The statement noted that the challenge posed by BAICO’s insolvency, was not only a concern for the Eastern Caribbean, “it is a regional problem”.
It added, “Questions relating to corporate governance and management by CL Financial Group certainly arise, especially in view of the apparent use of monies from BAICO policyholders in the eastern Caribbean to fund risky real estate investments in Florida and elsewhere.
“Indeed,” continued the statement, “the government of Trinidad and Tobago intervened into the operations of CL Financial earlier this year and entered into a Memorandum of Understanding with that company in an attempt to address some of these issues.”
The statement also warns that based on the extent of BAICO’s deficits, “some losses will be inevitable” and added policyholders should not expect the new company to cover all benefits and interest to which they might be entitled from BAICO, since intrinsic in the high returns offered by BAICO was a certain level of risk for which policyholders must accept some responsibility.
The judicial managers pointed out that the capital injection required to preserve even the principal amounts invested by policyholders was “daunting”, so “the goal in funding the new company will be primarily to cover as far as possible the principal amounts invested by ECCU policyholders and annuitants.”
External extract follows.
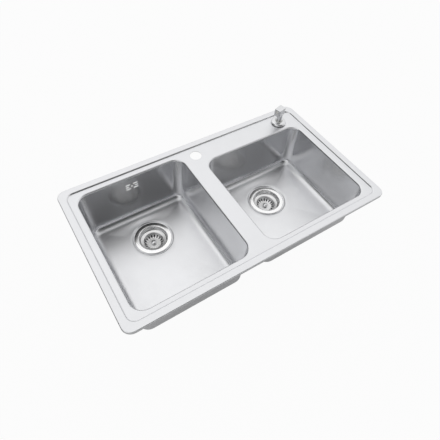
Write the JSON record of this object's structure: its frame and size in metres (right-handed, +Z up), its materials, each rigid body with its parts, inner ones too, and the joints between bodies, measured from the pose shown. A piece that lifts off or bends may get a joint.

Liabilities of the BAICO branches in the Eastern Caribbean total (EC)$1.05 billion and of this sum (EC)$842.4 million are annuities or investment contracts and as of June 2009, unaudited financial statements reflected a deficiency of (EC)$775 million, which can still increase as there are “significant concerns” regarding the values attributed to some of BAICO’s intra-group assets, for example a loan note due from CL Financial and its US property investments.
The statement revealed that (EC)$301 million were taken from the branches in the Eastern Caribbean to fund certain inter-company transactions including the purchase of property in Florida in the US.
The judicial managers have filed a petition in US court to be recognised in bankruptcy proceedings started by BAICO to obtain relief under Chapter 15 of the US Bankruptcy Code. Such relief, if granted, would stay all actions against BAICO in the US and would allow judicial managers to have a voice in any decisions regarding distribution of the company’s US assets.
The statement points out however, that much work remained to be done, but the ECCU governments wish to see the new company set up within six months of court approval of the new strategic plan.
BAICO branches are located in Anguilla, Antigua & Barbuda, Dominica, Grenada, Montserrat, St Kitts and Nevis, St Lucia and St Vincent and the Grenadines.